Frequently asked questions
What marketing metrics should be reported weekly versus monthly?
Weekly reporting should cover operational, controllable metrics like campaign pacing, inbound response times, and anomalies needing quick correction. Monthly reporting suits metrics that need more data to be meaningful but still benefit from regular review, like channel-level cost per opportunity and funnel-stage conversion rates. Reviewing slow-moving metrics weekly mostly produces noise rather than signal.
How often should LTV:CAC and payback period be reviewed?
LTV:CAC and payback period are best reviewed quarterly, since these metrics need enough time to smooth out short-term noise before they say anything reliable. Reviewing them more frequently than quarterly usually adds anxiety without adding real insight, because the underlying inputs do not move meaningfully week to week or even month to month.
Why does reporting cadence matter beyond just picking the right metrics?

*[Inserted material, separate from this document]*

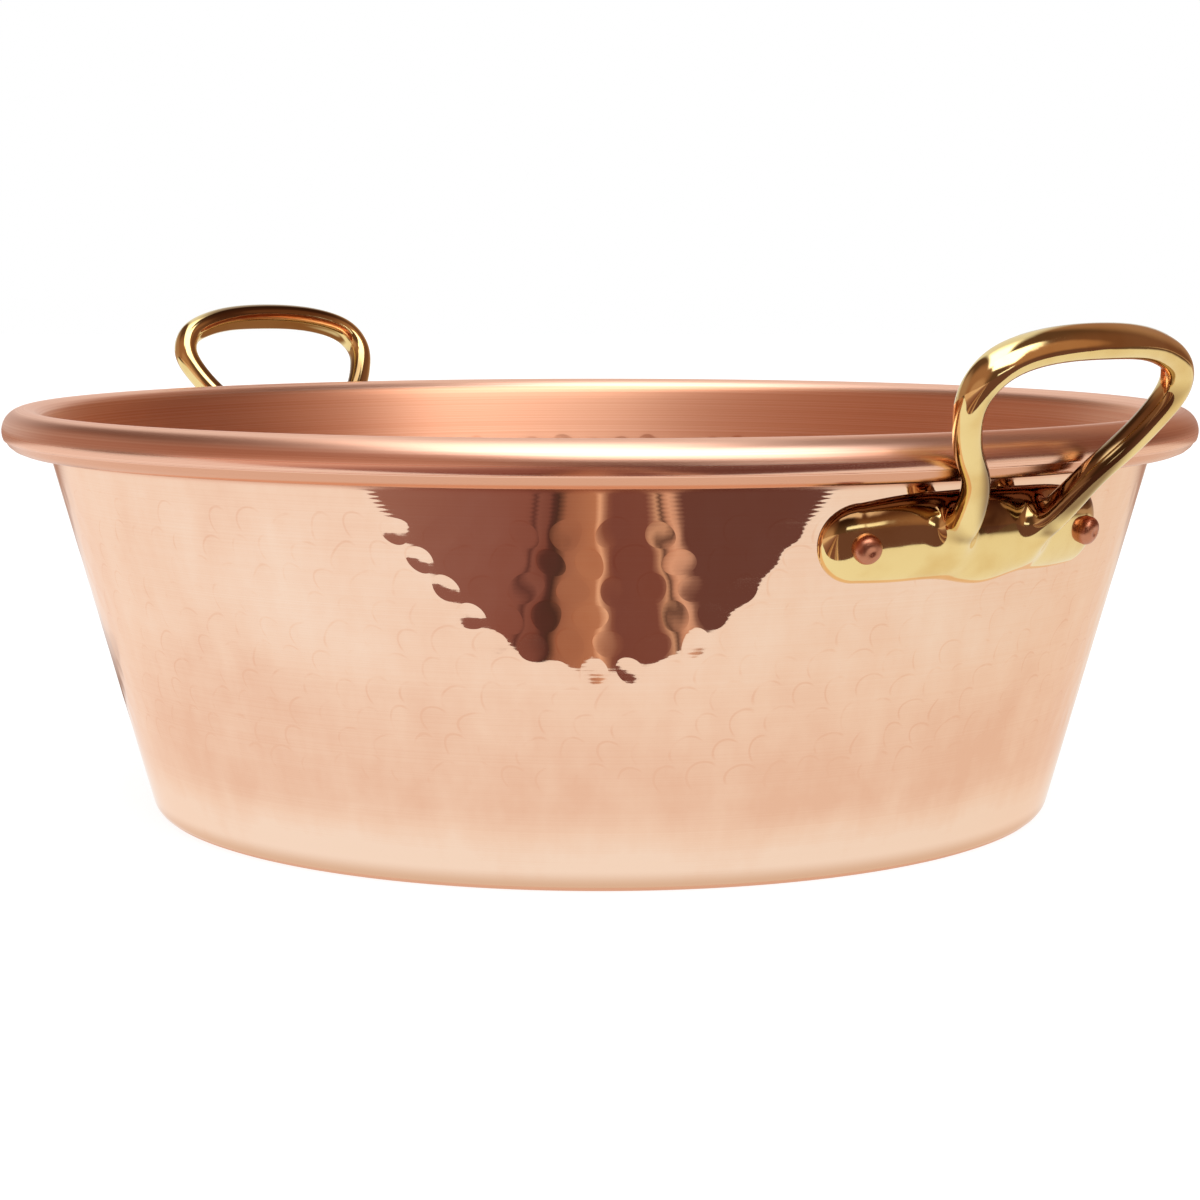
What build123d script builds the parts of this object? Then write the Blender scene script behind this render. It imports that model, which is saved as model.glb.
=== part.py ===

Cadence matters because reviewing a slow-moving metric too often causes a team to react to normal variation as if it were a trend, while reviewing a fast-moving metric too rarely lets real problems sit uncorrected for weeks. The frequency of review should match how fast each specific metric actually carries meaningful information.
How should you decide what goes into each reporting meeting?
Work backward from the decision each meeting exists to enable: ask what decision needs to be made in that room, then determine what data and frequency actually supports making it well. This approach typically results in fewer, more focused meetings, since most organizations default to reporting more frequently than any actual decision requires.